I want to scream at him. I want to make him understand that he is missing everything about my son. He doesn't know anything about him. He told me they are making him go to bed at 7:30-8 because he gets snotty when he stays up too late. I already know this. He has been like this since he was a baby. He doesn't do well when he is tired and when he plays, he plays hard so he needs more rest than most kids. He is missing his whole childhood and he just doesn't get it. My son (nor any of the other boys) doesn't have a dad, they have a father. I wanted more for my child. You could say I wanted him to have what I didn't even though what I had wasn't too bad.

So I guess all of this isn't even really about the money. It's about his oblivion to such an amazing human being that we've both created. I am proud of my son and I know he is proud of me. He loves me and I know that he loves his dad as well. I just wish his dad got the same glee out of his children saying "I love you" as I do. But that will never happen.

So here is my advice. Think really hard about who you are with. Think about five years, or even ten years down the road. Think about what you want for yourself and then decide if they fit that role. If you are adding children in there, think about them.
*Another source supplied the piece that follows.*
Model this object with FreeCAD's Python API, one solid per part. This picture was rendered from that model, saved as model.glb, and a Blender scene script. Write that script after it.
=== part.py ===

Imagine what might happen if for some reason it just doesn't work. How committed and dedicated to you is your significant other? Is that going to be enough for someone who needs to be supported (meaning the kid)? Think about the type of person they (and you) are. Is that the type of person you want to have a duplicate of? Because as much as I love the kid, I can only hope he doesn't turn out like his father. Or in other words, the baby daddy. I am doing my part but sometimes that just isn't enough. Hopefully I am wrong.